Interesting oral history

  • 11-06-2019 8:35pm
    #1
    Posts: 13,712 ✭✭✭✭[Deleted User]


    I was recently alerted to some fairly in-depth oral testimony that a grandparent had given to an project called IRISH LIFE & LORE. It's available on YouTube but I'd rather not link it here, because it would be great if this thread didn't focus on one particular event or individual.

    If the mods are agreeable, can people share any examples of oral history that they have come across or have gathered? From any period or era at all.


Comments

  • Closed Accounts Posts: 7,108 ✭✭✭Jellybaby1




  • Posts: 13,712 ✭✭✭✭[Deleted User]


    Jellybaby1 wrote: »
    Exactly. It was the same Maurice O'Keefe who interviewed my own relative, I reckon it would be very useful for us to have a single forum where his interviews, or others, could be shared subject to copyright.




  • 1. The Bureau of Military History is essentially a massive collection of interviews with eyewitnesses and people who fought in the period 1913-1921. The search function is singularly useful. You can put in a surname, street name, town or even a keyword like "court" to see who presided over the local republican court. It has mentions of various safe houses and arms storage points.

    Here are 12 interviews that I came across on the BMH website, and again the incredible Irish Folklore Commission in UCD was central to making these records. This batch of voice recordings includes Maud Gonne, Seán Mac Eoin, Áine Ceannt, Oscar Traynor, Kathleen Clarke and others:

    Voice recordings

    The whole website is addictive: Bureau of Military History

    I assume you're aware of the Dan Breen, Tom Barry and other interviews on YouTube? The Dan Breen one (from about 2:05 on) I found to be especially moving.


    2. Cnuasach Bhéaloideas Éireann/ The National Folklore Collection

    Of course, if you want the mother of all oral histories, the Irish Folklore Commission in UCD, which was established by de Valera in 1935, is where you should head. It really is an exceptional repository of Irish oral history. Hugely underappreciated in Ireland today.

    National Folklore Collection: Audio & Video Collection
    The Audio & Video Collection features some 12,000 hours of audio recordings, including a large collection of early audio formats such as wax cylinders, acetate disks, wire-tape and magnetic-tape recordings. The interviews recorded cover many aspects of Irish folklore, folk music, ethnology and oral history, and were collected, for the most part, by professional fieldworkers. The recordings are in English and in Irish, with other languages, such as Breton, Manx and Scottish Gaelic, also represented.

    This Collection continues to grow through active field recording and donations of audio and video recordings by members of the public.

    The famous Doegen Records Web Project: Irish Dialect Sound Recordings 1928-31 is part of it. That website, too, is superb. You click on the county and then have a list of speakers and can listen to them while reading the transcript below it. Part of Doegen was published in recent years under the title Ulster Gaelic Voices by Róise Ní Bhaoill, and it has two cds of the oral interviews. In Munster, the famous seanchaí Bab Feiritéar (1916-2005) in Dún Chaoin was similarly recorded, with the completed recording part of at least one published book, Coiglimis an Tine.

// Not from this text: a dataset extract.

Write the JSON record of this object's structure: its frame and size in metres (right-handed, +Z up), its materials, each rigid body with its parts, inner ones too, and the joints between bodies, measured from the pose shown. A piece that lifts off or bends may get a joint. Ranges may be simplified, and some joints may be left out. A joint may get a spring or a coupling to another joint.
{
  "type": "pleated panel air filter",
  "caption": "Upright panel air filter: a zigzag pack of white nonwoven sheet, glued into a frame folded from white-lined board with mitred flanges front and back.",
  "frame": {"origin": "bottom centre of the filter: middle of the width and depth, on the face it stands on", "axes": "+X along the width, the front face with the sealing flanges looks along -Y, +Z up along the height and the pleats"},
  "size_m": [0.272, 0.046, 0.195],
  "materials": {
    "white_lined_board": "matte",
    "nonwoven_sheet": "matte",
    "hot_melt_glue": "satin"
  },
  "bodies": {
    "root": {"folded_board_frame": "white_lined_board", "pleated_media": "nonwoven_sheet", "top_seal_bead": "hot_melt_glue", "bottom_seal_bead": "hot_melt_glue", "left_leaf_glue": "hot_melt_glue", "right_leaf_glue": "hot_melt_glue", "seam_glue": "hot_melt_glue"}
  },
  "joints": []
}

    Lastly, the GAA has been doing a massive oral history collection for the past ten years or so. Click on the county, for instance, the player and then listen to them: GAA: Oral History project


  • Closed Accounts Posts: 5,108 ✭✭✭pedroeibar1


    Agreed that they are worthwhile and interesting, but from a historical perspective their veracity is highly suspect, in particular the Folklore Collection.




  • Agreed that they are worthwhile and interesting, but from a historical perspective their veracity is highly suspect, in particular the Folklore Collection.

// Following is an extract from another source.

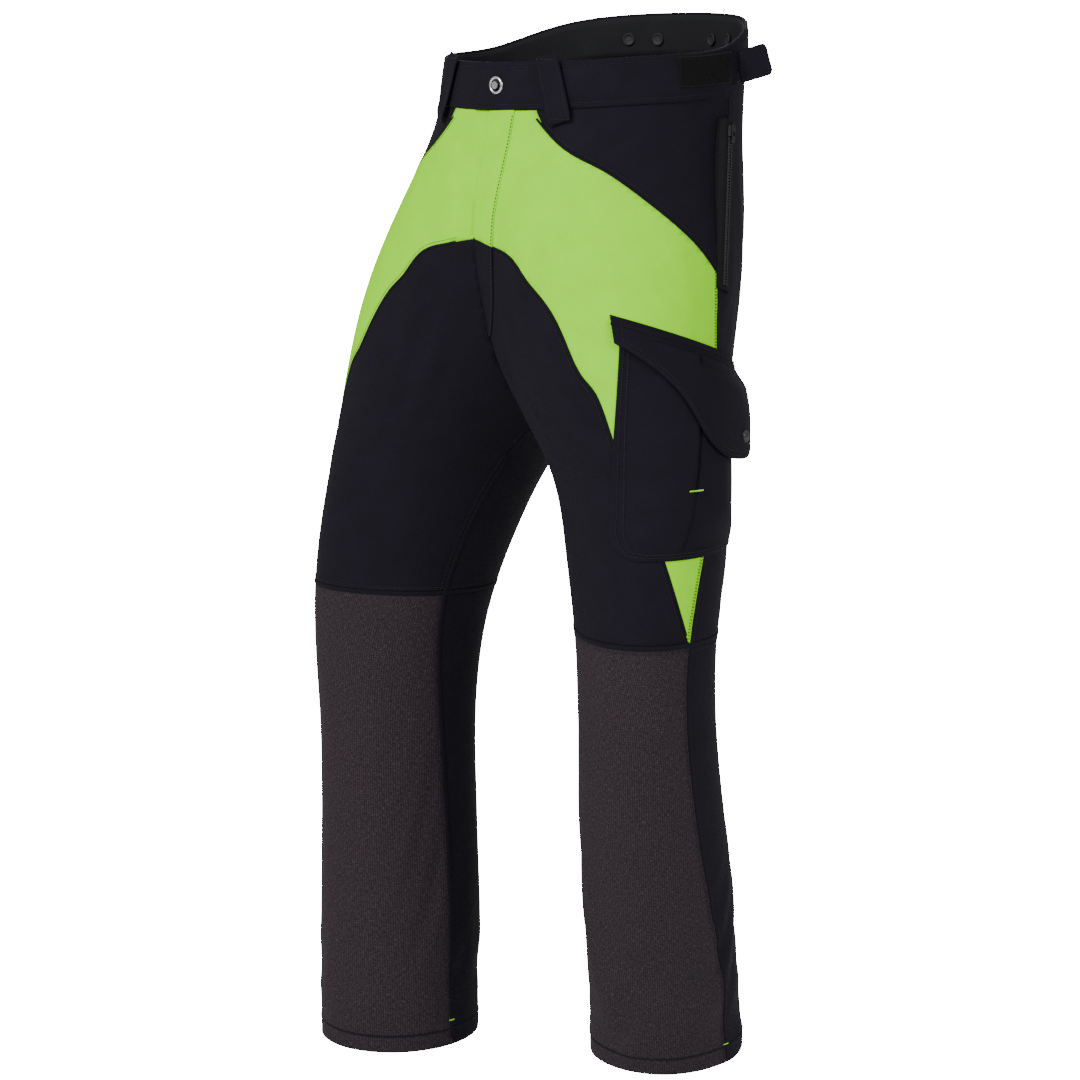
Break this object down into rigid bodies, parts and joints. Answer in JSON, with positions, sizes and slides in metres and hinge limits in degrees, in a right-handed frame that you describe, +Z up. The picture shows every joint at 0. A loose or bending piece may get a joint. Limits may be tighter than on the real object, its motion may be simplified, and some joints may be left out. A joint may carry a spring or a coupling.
{
  "type": "chainsaw protection trousers",
  "caption": "Full-length chainsaw protection trousers in dark stretch cloth with bright thigh bands, grey wear panels below the knee, a flapped thigh pocket, zipped hips and waist tabs.",
  "frame": {"origin": "centre of the waist opening, at the height of the waistband's top edge at the sides", "axes": "+Z up out of the waist opening, -Y towards the wearer's front, +X towards the wearer's left"},
  "size_m": [0.5709, 0.3803, 1.1618],
  "materials": {
    "dark_fabric": "matte four-way stretch twill",
    "bright_fabric": "matte high-visibility stretch twill",
    "grey_ripstop": "coarse heathered wear fabric",
    "cut_padding": "stacked fibre cut protection",
    "lining_mesh": "knitted mesh",
    "tape": "woven zip tape",
    "hook_and_loop": "fuzzy loop pile",
    "bright_thread": "satin thread",
    "dark_plastic": "satin",
    "zip_metal": "dark lacquered",
    "button_metal": "brushed rim with dark centre"
  },
  "bodies": {
    "trousers": {"lime_panel_left": "bright_fabric", "lime_panel_right": "bright_fabric", "hip_panel_left": "dark_fabric", "thigh_panel_left": "dark_fabric", "seat_panel_left": "dark_fabric", "calf_panel_left": "dark_fabric", "hip_panel_right": "dark_fabric", "thigh_panel_right": "dark_fabric", "seat_panel_right": "dark_fabric", "calf_panel_right": "dark_fabric", "knee_panel_left": "grey_ripstop", "knee_panel_right": "grey_ripstop", "cut_pad_left": "cut_padding", "cut_pad_right": "cut_padding", "leg_lining_left": "lining_mesh", "leg_lining_right": "lining_mesh", "hem_tape_left": "dark_fabric", "hem_tape_right": "dark_fabric", "hip_zip_tape_left": "tape", "hip_zip_tape_right": "tape", "hip_zip_teeth_left": "dark_plastic", "hip_zip_teeth_right": "dark_plastic", "loop_patch_left": "hook_and_loop", "loop_patch_right": "hook_and_loop", "waistband_left": "dark_fabric", "waistband_right": "dark_fabric", "waistband_back": "dark_fabric", "belt_loops": "dark_fabric", "waistband_lining": "lining_mesh", "waist_tack": "button_metal", "brace_buttons": "dark_plastic", "fly_placket": "bright_fabric", "fly_shield": "dark_fabric", "fly_zip_tape": "tape", "fly_zip_teeth": "dark_plastic", "cargo_pocket_bag": "dark_fabric", "cargo_flap_seam": "dark_fabric", "bar_tacks": "bright_thread"},
    "cargo_flap": {"cargo_pocket_flap": "dark_fabric", "cargo_snap_cap": "dark_plastic"},
    "button": {"waist_button": "button_metal"},
    "adjuster_left": {"adjuster_tab_left": "hook_and_loop"},
    "hip_slider_left": {"hip_zip_slider_left": "zip_metal"},
    "hip_pull_left": {"hip_zip_pull_left": "zip_metal"},
    "adjuster_right": {"adjuster_tab_right": "hook_and_loop"},
    "hip_slider_right": {"hip_zip_slider_right": "zip_metal"},
    "hip_pull_right": {"hip_zip_pull_right": "zip_metal"},
    "fly_slider": {"fly_zip_slider": "zip_metal"},
    "fly_pull": {"fly_zip_pull": "zip_metal"}
  },
  "joints": [
    {"name": "cargo_flap_hinge", "type": "hinge", "parent": "trousers", "child": "cargo_flap", "pos_m": [0.2472, -0.1191, -0.288], "axis": [-0.2455, -0.9164, 0.3162], "range_deg": [0, 100]},
    {"name": "button_turn", "type": "hinge", "parent": "trousers", "child": "button", "pos_m": [0.01085, -0.15516, -0.032], "axis": [0.0698, -0.9976, 0], "continuous": true},
    {"name": "adjuster_turn_left", "type": "hinge", "parent": "trousers", "child": "adjuster_left", "pos_m": [0.1718, 0.04283, -0.014], "axis": [0, 0, 1], "range_deg": [-88, 70]},
    {"name": "hip_zip_run_left", "type": "slide", "parent": "trousers", "child": "hip_slider_left", "axis": [0.2194, -0.2772, -0.9354], "range_m": [0, 0.15]},
    {"name": "hip_pull_swing_left", "type": "hinge", "parent": "hip_slider_left", "child": "hip_pull_left", "pos_m": [0.1913, 0.01507, -0.07348], "axis": [0.116, -0.9446, 0.3071], "range_deg": [0, 160]},
    {"name": "adjuster_turn_right", "type": "hinge", "parent": "trousers", "child": "adjuster_right", "pos_m": [-0.17178, 0.04283, -0.014], "axis": [0, 0, 1], "range_deg": [-70, 88]},
    {"name": "hip_zip_run_right", "type": "slide", "parent": "trousers", "child": "hip_slider_right", "axis": [-0.2194, -0.2772, -0.9354], "range_m": [0, 0.15]},
    {"name": "hip_pull_swing_right", "type": "hinge", "parent": "hip_slider_right", "child": "hip_pull_right", "pos_m": [-0.1913, 0.01507, -0.07348], "axis": [0.116, 0.9446, -0.3071], "range_deg": [0, 160]},
    {"name": "fly_zip_run", "type": "slide", "parent": "trousers", "child": "fly_slider", "axis": [0, 0, -1], "range_m": [0, 0.13]},
    {"name": "fly_pull_swing", "type": "hinge", "parent": "fly_slider", "child": "fly_pull", "pos_m": [0, -0.14625, -0.06682], "axis": [-1, 0, 0], "range_deg": [0, 10]}
  ]
}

    What's your source for this?


  • Advertisement
  • Closed Accounts Posts: 5,108 ✭✭✭pedroeibar1


    My own research of the Duchas files (many of which I have transcribed ) covering the locality I live in and write about. Anyone who has worked on them realises their worth but the info contained has to be taken cum grano salis. Landlords with cloven feet, tails, etc. or evictions by a named landlord when that landlord was long dead & estate sold. Schoolkids with a homework project, asking granddad for a tale and they get one! I repeat - they are worthwhile and interesting, but the 'serious stuff' needs careful checking.

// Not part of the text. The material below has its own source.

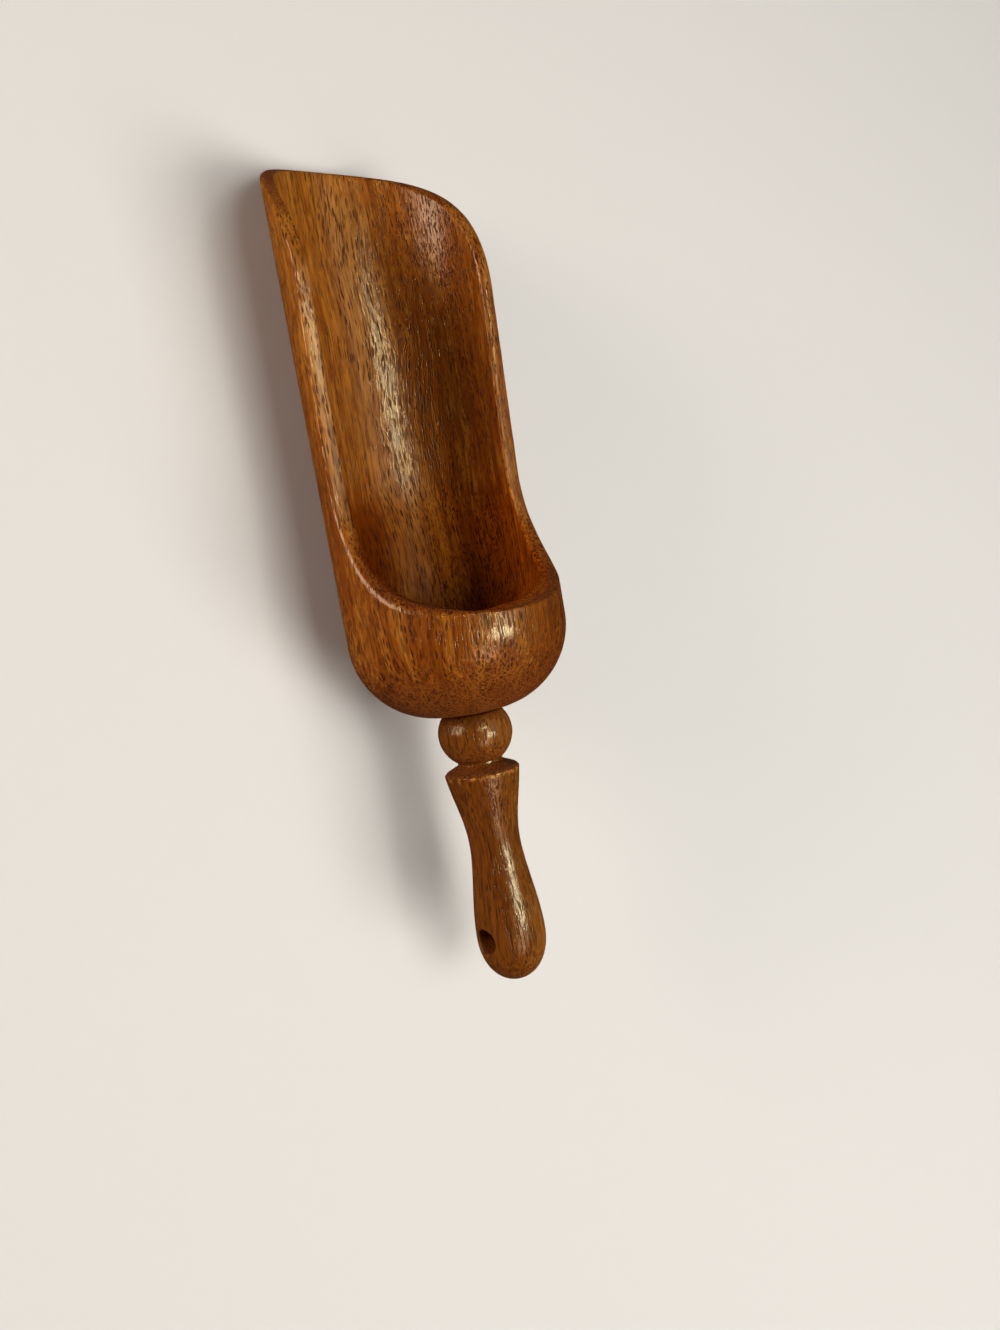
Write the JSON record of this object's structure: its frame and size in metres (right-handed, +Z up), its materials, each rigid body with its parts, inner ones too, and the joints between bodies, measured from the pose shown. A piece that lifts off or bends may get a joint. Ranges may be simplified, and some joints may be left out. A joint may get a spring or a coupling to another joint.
{
  "type": "wooden scoop",
  "caption": "Turned wooden scoop: a hollow cylindrical bowl cut open along one side, with a beaded handle glued into its base and a hanging hole.",
  "frame": {"origin": "middle of the scoop's length and width, at the height of the surface that it lies on", "axes": "+X along the scoop's axis from the handle towards the tip, +Z up out of the trough's opening, +Y to the left when looking towards the tip"},
  "size_m": [0.2154, 0.055, 0.055],
  "materials": {
    "bowl_wood": "gloss varnish, medium reddish brown, open pores",
    "handle_wood": "gloss varnish, dark reddish brown, streaked"
  },
  "bodies": {
    "root": {"scoop_bowl": "bowl_wood", "handle": "handle_wood"}
  },
  "joints": []
}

  • Posts: 13,712 ✭✭✭✭[Deleted User]


    My own research of the Duchas files (many of which I have transcribed ) covering the locality I live in and write about. Anyone who has worked on them realises their worth but the info contained has to be taken cum grano salis. Landlords with cloven feet, tails, etc. or evictions by a named landlord when that landlord was long dead & estate sold. Schoolkids with a homework project, asking granddad for a tale and they get one! I repeat - they are worthwhile and interesting, but the 'serious stuff' needs careful checking.
    That sounds very reasonable.

    Some of the things my Grandma said in her interview were outright lies! A few were forgetfulness, but others were simply intended to compliment, or to apply the boot to old grudges.